In financial applications, unit roots can imply that prices follow a random walk, suggesting that past price movements do not predict future prices.
Review Questions
How does the presence of a unit root affect the interpretation of time series data?
The presence of a unit root indicates that the time series is non-stationary, meaning its statistical properties like mean and variance change over time. This complicates interpretation because standard regression techniques assume stationarity. If analysts ignore the unit root, they may draw incorrect conclusions about relationships in the data or misestimate parameters in models.
Discuss the methods used to test for unit roots and their significance in ensuring accurate time series analysis.
Common methods for testing unit roots include the Augmented Dickey-Fuller test and the Phillips-Perron test. These tests are significant because they help determine whether a time series is stationary or not. Identifying a unit root allows researchers to take appropriate steps, such as differencing, to transform non-stationary data into stationary data, which is crucial for reliable statistical modeling and forecasting.
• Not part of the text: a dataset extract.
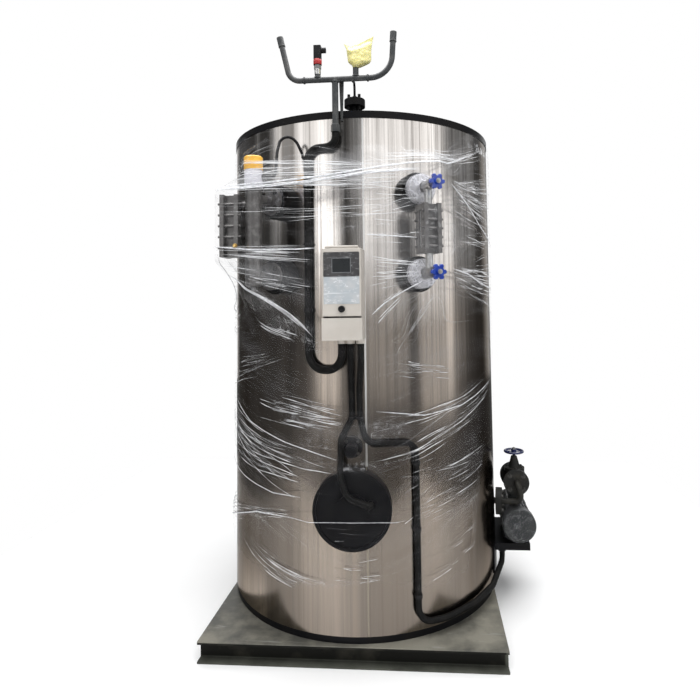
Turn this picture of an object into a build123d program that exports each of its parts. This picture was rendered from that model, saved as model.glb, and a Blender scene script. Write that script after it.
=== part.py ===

Evaluate the implications of failing to account for a unit root in econometric modeling and its potential consequences.
Failing to account for a unit root in econometric modeling can lead to spurious regression results, where relationships appear significant when they are not. This oversight can result in misleading forecasts and poor decision-making based on erroneous interpretations of data trends. Additionally, it undermines the reliability of policy recommendations derived from such models, potentially impacting economic planning and strategy.